◆ **Work to do**: Write the material out again, line by line, exactly as it is.

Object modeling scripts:
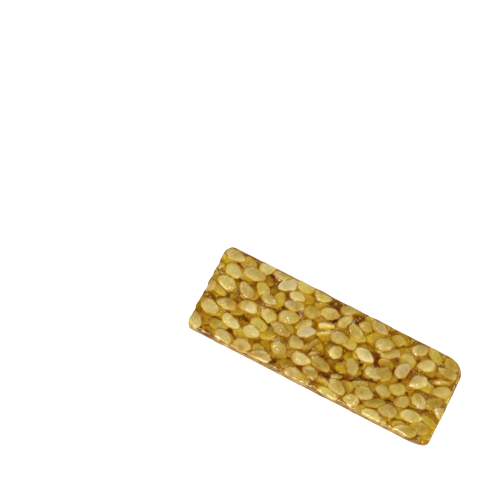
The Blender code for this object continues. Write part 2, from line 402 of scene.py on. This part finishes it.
def hulled_sesame():
    """Hulled sesame kernels, cream and a little translucent, so they look soft. Their gloss is the caramel's.

    Each has its own tone, and some are toasted. The frayed pale band inside a thin brown rim is a painted
    highlight and painted shade at its edge, and dark lines are painted shade of creases. Dry ones, standing
    out of the caramel, are paler. Deep ones are browned in patches: partly painted shade, partly burnt bits.
    """
    material = new_material("hulled_sesame")
    place = node(material, "ShaderNodeTexCoord")
    tone = node(material, "ShaderNodeAttribute", {"attribute_name": "tone"})

    # From 0 in a kernel's middle to 1 at its rim, frayed in shreds a quarter of a kernel long
    rim = node(material, "ShaderNodeAttribute", {"attribute_name": "rim"})
    frayed = node(
        material,
        "ShaderNodeTexNoise",
        inputs={"Scale": 1 / (0.9 * MM), "Detail": 3.0},
        links=[("Vector", place, "Object")],
    )
    uneven = node(
        material,
        "ShaderNodeMath",
        {"operation": "MULTIPLY_ADD"},
        {1: 0.5},
        [(0, frayed, "Fac"), (2, rim, "Fac")],
    )
    to_rim = node(material, "ShaderNodeMath", {"operation": "SUBTRACT"}, {1: 0.25}, [(0, uneven, 0)])

    # The kernel's mottled cream. Real grain is finer than a pixel of the picture, so it is drawn at 0.4 mm.
    mottle = node(
        material,
        "ShaderNodeTexNoise",
        inputs={"Scale": 1 / (0.4 * MM), "Detail": 6.0, "Roughness": 0.7},
        links=[("Vector", place, "Object")],
    )
    mixed = node(
        material,
        "ShaderNodeMath",
        {"operation": "MULTIPLY_ADD"},
        {1: 0.6},
        [(0, mottle, "Fac"), (2, tone, "Fac")],
    )
    kernel = node(material, "ShaderNodeValToRGB", links=[("Fac", mixed, 0)])
    stops = kernel.color_ramp.elements
    stops[0].position = 0.22
    stops[0].color = srgb("C4AC60")
    stops[1].position = 0.78
    stops[1].color = srgb("EEE8CC")
    stops.new(0.5).color = srgb("DED29E")

    # The dry ones, with no caramel on top, are paler
    dry = node(material, "ShaderNodeAttribute", {"attribute_name": "dry"})
    toned = node(
        material,
        "ShaderNodeMix",
        {"data_type": "RGBA"},
        {7: srgb("FFF2C2")},
        [("Factor", dry, "Fac"), (6, kernel, "Color")],
    )

    # The pale band and the brown rim: a painted highlight inside the kernel's edge and painted shade on the
    # edge itself
    painted_rim_light_and_shade = node(material, "ShaderNodeValToRGB", links=[("Fac", to_rim, 0)])
    rim_light_and_shade_stops = painted_rim_light_and_shade.color_ramp.elements
    rim_light_and_shade_stops[0].position = 0.35
    rim_light_and_shade_stops[0].color = srgb("EEEEE4")
    rim_light_and_shade_stops[1].position = 1.0
    rim_light_and_shade_stops[1].color = srgb("CCB078")
    for position, code in ((0.72, "FFFCEE"), (0.93, "FFF0C8")):
        rim_light_and_shade_stops.new(position).color = srgb(code)
    tinted = node(
        material,
        "ShaderNodeMix",
        {"data_type": "RGBA", "blend_type": "MULTIPLY"},
        {"Factor": 1.0},
        [(6, toned, 2), (7, painted_rim_light_and_shade, "Color")],
    )

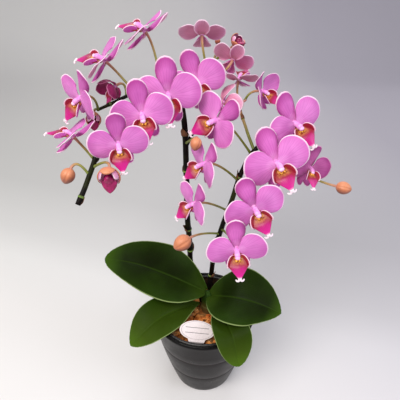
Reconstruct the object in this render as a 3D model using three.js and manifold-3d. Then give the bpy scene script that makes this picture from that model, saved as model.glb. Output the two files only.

◆ **Result**:
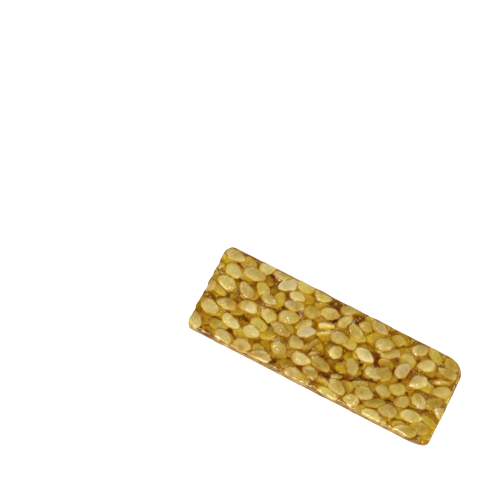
The Blender code for this object continues. Write part 2, from line 402 of scene.py on. This part finishes it.
def hulled_sesame():
    """Hulled sesame kernels, cream and a little translucent, so they look soft. Their gloss is the caramel's.

    Each has its own tone, and some are toasted. The frayed pale band inside a thin brown rim is a painted
    highlight and painted shade at its edge, and dark lines are painted shade of creases. Dry ones, standing
    out of the caramel, are paler. Deep ones are browned in patches: partly painted shade, partly burnt bits.
    """
    material = new_material("hulled_sesame")
    place = node(material, "ShaderNodeTexCoord")
    tone = node(material, "ShaderNodeAttribute", {"attribute_name": "tone"})

    # From 0 in a kernel's middle to 1 at its rim, frayed in shreds a quarter of a kernel long
    rim = node(material, "ShaderNodeAttribute", {"attribute_name": "rim"})
    frayed = node(
        material,
        "ShaderNodeTexNoise",
        inputs={"Scale": 1 / (0.9 * MM), "Detail": 3.0},
        links=[("Vector", place, "Object")],
    )
    uneven = node(
        material,
        "ShaderNodeMath",
        {"operation": "MULTIPLY_ADD"},
        {1: 0.5},
        [(0, frayed, "Fac"), (2, rim, "Fac")],
    )
    to_rim = node(material, "ShaderNodeMath", {"operation": "SUBTRACT"}, {1: 0.25}, [(0, uneven, 0)])

    # The kernel's mottled cream. Real grain is finer than a pixel of the picture, so it is drawn at 0.4 mm.
    mottle = node(
        material,
        "ShaderNodeTexNoise",
        inputs={"Scale": 1 / (0.4 * MM), "Detail": 6.0, "Roughness": 0.7},
        links=[("Vector", place, "Object")],
    )
    mixed = node(
        material,
        "ShaderNodeMath",
        {"operation": "MULTIPLY_ADD"},
        {1: 0.6},
        [(0, mottle, "Fac"), (2, tone, "Fac")],
    )
    kernel = node(material, "ShaderNodeValToRGB", links=[("Fac", mixed, 0)])
    stops = kernel.color_ramp.elements
    stops[0].position = 0.22
    stops[0].color = srgb("C4AC60")
    stops[1].position = 0.78
    stops[1].color = srgb("EEE8CC")
    stops.new(0.5).color = srgb("DED29E")

    # The dry ones, with no caramel on top, are paler
    dry = node(material, "ShaderNodeAttribute", {"attribute_name": "dry"})
    toned = node(
        material,
        "ShaderNodeMix",
        {"data_type": "RGBA"},
        {7: srgb("FFF2C2")},
        [("Factor", dry, "Fac"), (6, kernel, "Color")],
    )

    # The pale band and the brown rim: a painted highlight inside the kernel's edge and painted shade on the
    # edge itself
    painted_rim_light_and_shade = node(material, "ShaderNodeValToRGB", links=[("Fac", to_rim, 0)])
    rim_light_and_shade_stops = painted_rim_light_and_shade.color_ramp.elements
    rim_light_and_shade_stops[0].position = 0.35
    rim_light_and_shade_stops[0].color = srgb("EEEEE4")
    rim_light_and_shade_stops[1].position = 1.0
    rim_light_and_shade_stops[1].color = srgb("CCB078")
    for position, code in ((0.72, "FFFCEE"), (0.93, "FFF0C8")):
        rim_light_and_shade_stops.new(position).color = srgb(code)
    tinted = node(
        material,
        "ShaderNodeMix",
        {"data_type": "RGBA", "blend_type": "MULTIPLY"},
        {"Factor": 1.0},
        [(6, toned, 2), (7, painted_rim_light_and_shade, "Color")],
    )

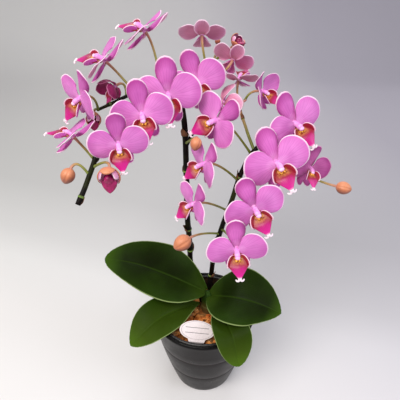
Reconstruct the object in this render as a 3D model using three.js and manifold-3d. Then give the bpy scene script that makes this picture from that model, saved as model.glb. Output the two files only.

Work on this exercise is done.